Geographical localization of web domains and organization addresses recognition by employing natural language processing, Pattern Matching and clustering
详细信息   
摘要
Nowadays, the World Wide Web is growing at increasing rate and speed, and consequently the online available resources populating Internet represent a large source of knowledge for various business and research interests. For instance, over the past years, increasing attention has been focused on retrieving information related to geographical location of places and entities, which is largely contained in web pages and documents. However, such resources are represented in a wide variety of generally unstructured formats, and this actually does not help final users to find desired information items.
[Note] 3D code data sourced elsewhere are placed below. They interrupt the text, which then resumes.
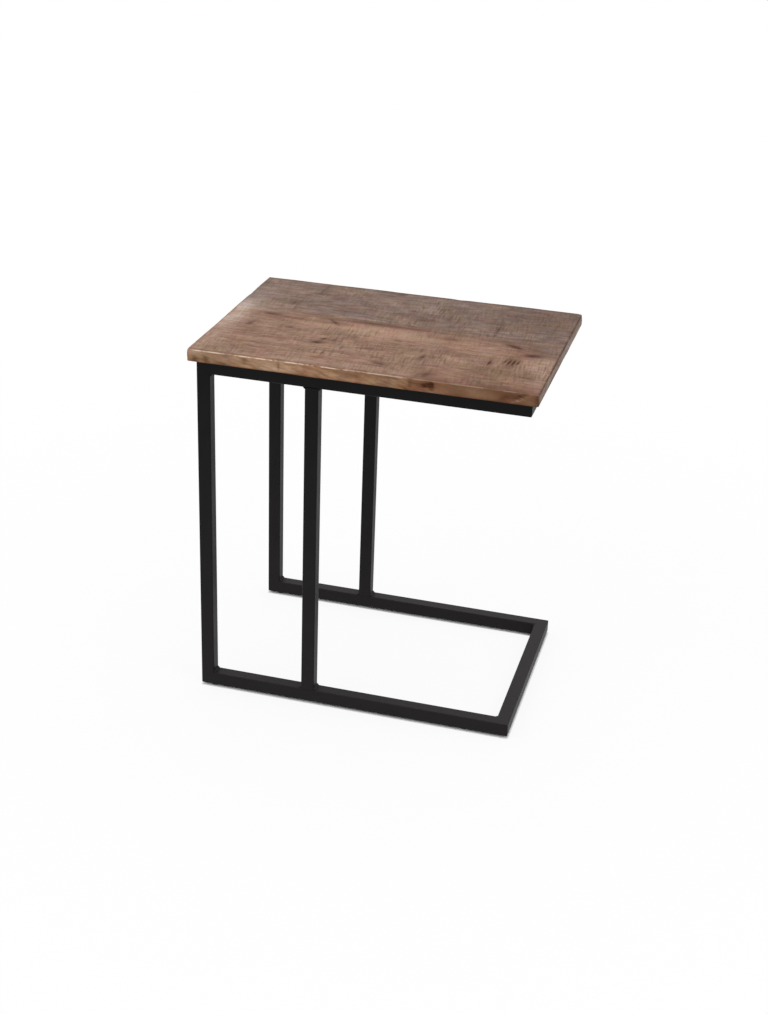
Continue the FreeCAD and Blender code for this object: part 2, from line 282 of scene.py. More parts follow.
def waxedMango(s):
    # mango sawn, lightly sanded and waxed: streaky grain, dark knots, marks of the band saw across
    # the boards, and a dull wax that lets the stain sink deeper in some patches than in others
    material, tree, shader = startMaterial("waxedMango", IOR=s["ior"], Specular_IOR_Level=s["specular"])
    place = addNode(tree, "ShaderNodeTexCoord", {}, "Object")
    log = addNode(tree, "ShaderNodeAttribute", {}, "Vector", attribute_name="logPlace")
    layers = {}
    for name in ("knots", "greyCast", "tanCast", "tone", "ruddyCast", "bare", "worn", "sawn", "endGrain"):
        layers[name] = addNode(tree, "ShaderNodeAttribute", {}, "Fac", attribute_name=name)
    turns = {
        "saw": (0, 0, math.radians(s["sawSlant"])),
        "fleck": (0, math.radians(s["fleckSlant"]), 0),
    }
    noises = {}
    for name, source, detail in (
        ("streak", log, 4.0), ("mottle", log, 3.0), ("fibre", log, 3.0), ("pore", log, 1.0),
        ("blotch", place, 4.0), ("saw", place, 4.0), ("fleck", place, 3.0),
    ):
        cell = addNode(tree, "ShaderNodeMapping", {
            "Vector": source, "Rotation": turns.get(name, (0, 0, 0)),
            "Scale": [size * mm for size in s[name]]}, vector_type="TEXTURE")
        noises[name] = addNode(tree, "ShaderNodeTexNoise", {
            "Vector": cell, "Scale": 1.0, "Detail": detail, "Roughness": 0.6})

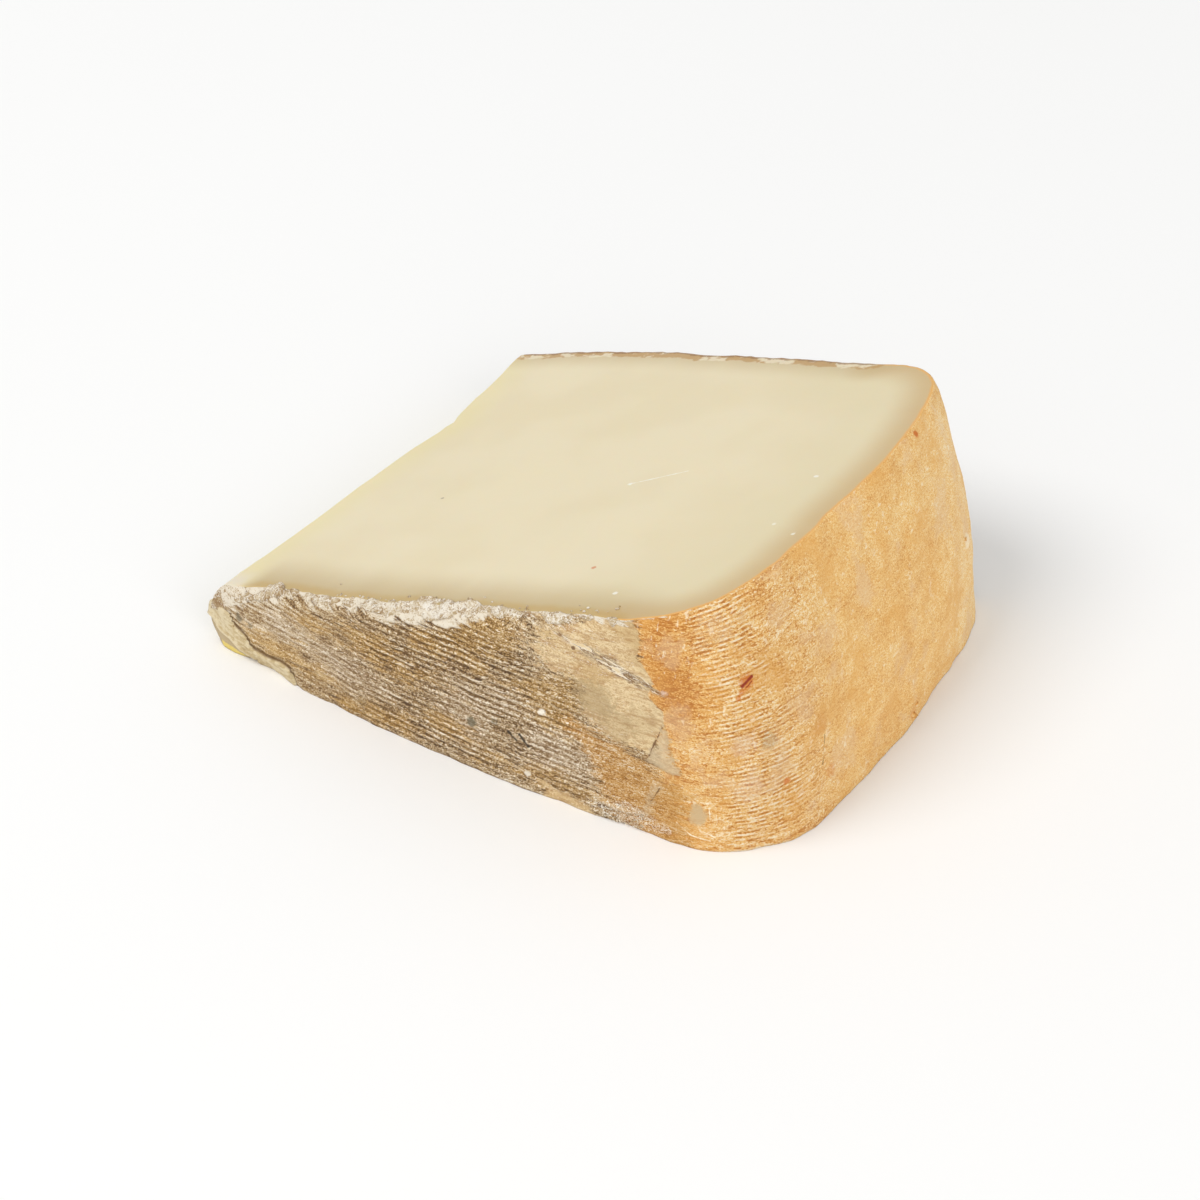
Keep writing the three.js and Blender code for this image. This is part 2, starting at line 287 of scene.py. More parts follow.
# Places of other colours, as ellipses: centre x and z, radius x and z, tilt in degrees
GOLD_PATCHES = (
    (51.5, 16, 6, 2.6, 0), (57.5, 25, 5, 2.6, 0), (42, 20.2, 5, 1.6, 0), (49.5, 3, 6.5, 2.4, 0),
    (36, 2, 4, 1.6, 0), (67, 25.5, 4, 2, 0), (73.5, 33, 4.5, 4, 0), (18, 7.5, 9, 2, 0),
    (31, 17.5, 5, 1.4, 0), (72, 4, 6, 2, 0), (80, 24, 6, 3, 0), (68, 31, 6, 3.5, 0),
    (86, 25, 5, 4, 0), (87, 18.5, 5, 2.5, 0), (84, 5, 7, 2.5, 0), (29, 5, 5, 1.8, 0),
    (62, 7, 4, 2, 0),
)
GREY_PATCHES = ((36, 10, 11, 4.5, 0), (65, 11.5, 5, 6.5, 0), (86, 11, 8, 7.5, 0), (21, 12, 12, 4.8, 18),
                (76, 20, 5, 2.5, 0))
GRANULAR_PATCH = (82, 26, 9, 10, -20)
LOW_CORNER = (107, 6, 9, 8, 0)
FAR_ORANGE_Y = 94.5
ORANGE_EDGE = ((0, 104), (7, 105), (14, 107), (18, 107.4), (22, 107), (26, 105.4), (31, 104.0),
               (36, 101.6), (45, 99.8), (52, 99.5))
CRACK_BAND = ((84.0, 38.4), (90.0, 36.8), (96.0, 35.4), (100.0, 33.8), (106.0, 32.6), (110.0, 31.4))
CRACK_HALF_WIDTH = 1.5
FLAP_TOP = ((0.0, 8.6), (2.5, 8.9), (7.2, 9.2), (8.3, 7.0), (12.0, 5.6), (13.5, 3.6), (16.3, 3.5),
            (20.6, 4.1), (23.2, 3.0), (24.3, 0.5), (26.0, -3.0))
FLAP_FOLD = ((1.2, 5.2), (3.0, 3.9), (5.0, 3.7), (8.0, 3.2), (10.5, 2.1), (13.5, 1.2))
FLAP_FOLD_END = 14.0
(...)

The automatic annotation and comprehension of toponyms, location names and addresses (at different resolution and granularity levels) can deliver significant benefits for the whole web community by improving search engines filtering capabilities and intelligent data mining systems. The present paper addresses the problem of gathering geographical information from unstructured text in web pages and documents. In the specific, the proposed method aims at extracting geographical location (at street number resolution) of commercial companies and services, by annotating geo-related information from their web domains. The annotation process is based on Natural Language Processing (NLP) techniques for text comprehension, and relies on Pattern Matching and Hierarchical Cluster Analysis for recognizing and disambiguating geographical entities. Geotagging performances have been assessed by evaluating Precision, Recall and F-Measure of the proposed system output (represented in form of semantic RDF triples) against both a geo-annotated reference database and a semantic Smart City repository.